### Collected data
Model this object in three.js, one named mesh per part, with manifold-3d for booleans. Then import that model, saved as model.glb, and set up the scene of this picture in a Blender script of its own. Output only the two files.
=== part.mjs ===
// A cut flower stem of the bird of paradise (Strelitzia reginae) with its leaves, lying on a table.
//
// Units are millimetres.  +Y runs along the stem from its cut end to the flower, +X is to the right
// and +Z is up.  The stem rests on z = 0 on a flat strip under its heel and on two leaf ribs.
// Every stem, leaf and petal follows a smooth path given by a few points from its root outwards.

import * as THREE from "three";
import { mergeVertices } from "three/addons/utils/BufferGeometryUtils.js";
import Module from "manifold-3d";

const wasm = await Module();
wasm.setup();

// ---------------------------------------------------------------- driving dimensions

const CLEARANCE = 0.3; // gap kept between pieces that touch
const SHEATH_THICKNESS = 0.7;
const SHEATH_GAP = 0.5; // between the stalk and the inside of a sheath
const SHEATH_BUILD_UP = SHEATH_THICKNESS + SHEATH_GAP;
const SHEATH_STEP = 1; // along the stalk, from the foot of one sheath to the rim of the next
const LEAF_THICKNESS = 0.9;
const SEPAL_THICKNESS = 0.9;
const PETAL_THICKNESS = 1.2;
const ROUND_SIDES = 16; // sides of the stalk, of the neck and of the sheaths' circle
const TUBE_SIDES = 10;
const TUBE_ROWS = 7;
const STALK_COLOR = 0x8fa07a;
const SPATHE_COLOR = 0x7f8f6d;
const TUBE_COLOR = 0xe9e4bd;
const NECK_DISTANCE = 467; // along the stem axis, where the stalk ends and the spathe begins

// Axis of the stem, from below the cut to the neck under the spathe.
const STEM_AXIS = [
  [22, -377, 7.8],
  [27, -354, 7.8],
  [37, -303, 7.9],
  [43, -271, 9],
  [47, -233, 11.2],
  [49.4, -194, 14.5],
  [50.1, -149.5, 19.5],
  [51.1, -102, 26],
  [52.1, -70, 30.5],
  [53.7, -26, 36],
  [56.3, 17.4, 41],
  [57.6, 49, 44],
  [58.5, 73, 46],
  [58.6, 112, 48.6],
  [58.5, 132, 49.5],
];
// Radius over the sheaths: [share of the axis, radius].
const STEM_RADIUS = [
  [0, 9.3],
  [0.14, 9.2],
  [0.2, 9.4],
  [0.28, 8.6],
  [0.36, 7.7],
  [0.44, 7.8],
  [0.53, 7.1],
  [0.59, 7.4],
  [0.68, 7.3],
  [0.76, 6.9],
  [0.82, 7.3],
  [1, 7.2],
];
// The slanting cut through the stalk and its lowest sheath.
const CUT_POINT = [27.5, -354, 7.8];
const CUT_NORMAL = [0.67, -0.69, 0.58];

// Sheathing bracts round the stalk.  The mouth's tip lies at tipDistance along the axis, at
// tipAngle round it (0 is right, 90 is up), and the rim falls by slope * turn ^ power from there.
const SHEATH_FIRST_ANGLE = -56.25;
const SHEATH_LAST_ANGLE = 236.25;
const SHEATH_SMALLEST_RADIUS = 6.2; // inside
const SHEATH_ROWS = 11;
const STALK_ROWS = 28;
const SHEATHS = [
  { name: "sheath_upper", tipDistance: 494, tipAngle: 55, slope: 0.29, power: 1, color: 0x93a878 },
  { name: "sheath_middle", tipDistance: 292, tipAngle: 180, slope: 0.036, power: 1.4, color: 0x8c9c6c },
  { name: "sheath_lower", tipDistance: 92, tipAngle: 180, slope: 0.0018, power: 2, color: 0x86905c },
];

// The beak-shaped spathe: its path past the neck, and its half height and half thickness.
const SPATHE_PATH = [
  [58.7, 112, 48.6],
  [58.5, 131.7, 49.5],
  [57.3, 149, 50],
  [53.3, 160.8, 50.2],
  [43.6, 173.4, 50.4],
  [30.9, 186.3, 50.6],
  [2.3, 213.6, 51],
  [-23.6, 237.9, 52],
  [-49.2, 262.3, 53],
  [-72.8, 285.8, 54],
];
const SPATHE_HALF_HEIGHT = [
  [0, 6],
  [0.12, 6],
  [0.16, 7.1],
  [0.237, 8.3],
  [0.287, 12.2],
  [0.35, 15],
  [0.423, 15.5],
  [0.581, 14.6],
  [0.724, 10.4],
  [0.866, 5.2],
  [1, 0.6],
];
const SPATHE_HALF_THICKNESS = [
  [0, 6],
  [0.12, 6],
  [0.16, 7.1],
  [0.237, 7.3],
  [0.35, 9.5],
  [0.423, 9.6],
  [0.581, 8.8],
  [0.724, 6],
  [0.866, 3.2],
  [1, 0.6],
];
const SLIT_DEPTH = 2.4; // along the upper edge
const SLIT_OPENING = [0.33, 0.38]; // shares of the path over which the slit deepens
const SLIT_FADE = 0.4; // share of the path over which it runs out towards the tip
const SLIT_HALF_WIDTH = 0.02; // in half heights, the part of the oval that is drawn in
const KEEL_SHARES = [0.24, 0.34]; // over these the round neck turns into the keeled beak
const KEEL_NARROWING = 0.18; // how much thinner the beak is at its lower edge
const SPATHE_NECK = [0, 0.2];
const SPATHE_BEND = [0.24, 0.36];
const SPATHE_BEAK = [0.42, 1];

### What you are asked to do
Working from the material above, retype it in its entirety without change.

### The solution
Model this object in three.js, one named mesh per part, with manifold-3d for booleans. Then import that model, saved as model.glb, and set up the scene of this picture in a Blender script of its own. Output only the two files.
=== part.mjs ===
// A cut flower stem of the bird of paradise (Strelitzia reginae) with its leaves, lying on a table.
//
// Units are millimetres.  +Y runs along the stem from its cut end to the flower, +X is to the right
// and +Z is up.  The stem rests on z = 0 on a flat strip under its heel and on two leaf ribs.
// Every stem, leaf and petal follows a smooth path given by a few points from its root outwards.

import * as THREE from "three";
import { mergeVertices } from "three/addons/utils/BufferGeometryUtils.js";
import Module from "manifold-3d";

const wasm = await Module();
wasm.setup();

// ---------------------------------------------------------------- driving dimensions

const CLEARANCE = 0.3; // gap kept between pieces that touch
const SHEATH_THICKNESS = 0.7;
const SHEATH_GAP = 0.5; // between the stalk and the inside of a sheath
const SHEATH_BUILD_UP = SHEATH_THICKNESS + SHEATH_GAP;
const SHEATH_STEP = 1; // along the stalk, from the foot of one sheath to the rim of the next
const LEAF_THICKNESS = 0.9;
const SEPAL_THICKNESS = 0.9;
const PETAL_THICKNESS = 1.2;
const ROUND_SIDES = 16; // sides of the stalk, of the neck and of the sheaths' circle
const TUBE_SIDES = 10;
const TUBE_ROWS = 7;
const STALK_COLOR = 0x8fa07a;
const SPATHE_COLOR = 0x7f8f6d;
const TUBE_COLOR = 0xe9e4bd;
const NECK_DISTANCE = 467; // along the stem axis, where the stalk ends and the spathe begins

// Axis of the stem, from below the cut to the neck under the spathe.
const STEM_AXIS = [
  [22, -377, 7.8],
  [27, -354, 7.8],
  [37, -303, 7.9],
  [43, -271, 9],
  [47, -233, 11.2],
  [49.4, -194, 14.5],
  [50.1, -149.5, 19.5],
  [51.1, -102, 26],
  [52.1, -70, 30.5],
  [53.7, -26, 36],
  [56.3, 17.4, 41],
  [57.6, 49, 44],
  [58.5, 73, 46],
  [58.6, 112, 48.6],
  [58.5, 132, 49.5],
];
// Radius over the sheaths: [share of the axis, radius].
const STEM_RADIUS = [
  [0, 9.3],
  [0.14, 9.2],
  [0.2, 9.4],
  [0.28, 8.6],
  [0.36, 7.7],
  [0.44, 7.8],
  [0.53, 7.1],
  [0.59, 7.4],
  [0.68, 7.3],
  [0.76, 6.9],
  [0.82, 7.3],
  [1, 7.2],
];
// The slanting cut through the stalk and its lowest sheath.
const CUT_POINT = [27.5, -354, 7.8];
const CUT_NORMAL = [0.67, -0.69, 0.58];

// Sheathing bracts round the stalk.  The mouth's tip lies at tipDistance along the axis, at
// tipAngle round it (0 is right, 90 is up), and the rim falls by slope * turn ^ power from there.
const SHEATH_FIRST_ANGLE = -56.25;
const SHEATH_LAST_ANGLE = 236.25;
const SHEATH_SMALLEST_RADIUS = 6.2; // inside
const SHEATH_ROWS = 11;
const STALK_ROWS = 28;
const SHEATHS = [
  { name: "sheath_upper", tipDistance: 494, tipAngle: 55, slope: 0.29, power: 1, color: 0x93a878 },
  { name: "sheath_middle", tipDistance: 292, tipAngle: 180, slope: 0.036, power: 1.4, color: 0x8c9c6c },
  { name: "sheath_lower", tipDistance: 92, tipAngle: 180, slope: 0.0018, power: 2, color: 0x86905c },
];

// The beak-shaped spathe: its path past the neck, and its half height and half thickness.
const SPATHE_PATH = [
  [58.7, 112, 48.6],
  [58.5, 131.7, 49.5],
  [57.3, 149, 50],
  [53.3, 160.8, 50.2],
  [43.6, 173.4, 50.4],
  [30.9, 186.3, 50.6],
  [2.3, 213.6, 51],
  [-23.6, 237.9, 52],
  [-49.2, 262.3, 53],
  [-72.8, 285.8, 54],
];
const SPATHE_HALF_HEIGHT = [
  [0, 6],
  [0.12, 6],
  [0.16, 7.1],
  [0.237, 8.3],
  [0.287, 12.2],
  [0.35, 15],
  [0.423, 15.5],
  [0.581, 14.6],
  [0.724, 10.4],
  [0.866, 5.2],
  [1, 0.6],
];
const SPATHE_HALF_THICKNESS = [
  [0, 6],
  [0.12, 6],
  [0.16, 7.1],
  [0.237, 7.3],
  [0.35, 9.5],
  [0.423, 9.6],
  [0.581, 8.8],
  [0.724, 6],
  [0.866, 3.2],
  [1, 0.6],
];
const SLIT_DEPTH = 2.4; // along the upper edge
const SLIT_OPENING = [0.33, 0.38]; // shares of the path over which the slit deepens
const SLIT_FADE = 0.4; // share of the path over which it runs out towards the tip
const SLIT_HALF_WIDTH = 0.02; // in half heights, the part of the oval that is drawn in
const KEEL_SHARES = [0.24, 0.34]; // over these the round neck turns into the keeled beak
const KEEL_NARROWING = 0.18; // how much thinner the beak is at its lower edge
const SPATHE_NECK = [0, 0.2];
const SPATHE_BEND = [0.24, 0.36];
const SPATHE_BEAK = [0.42, 1];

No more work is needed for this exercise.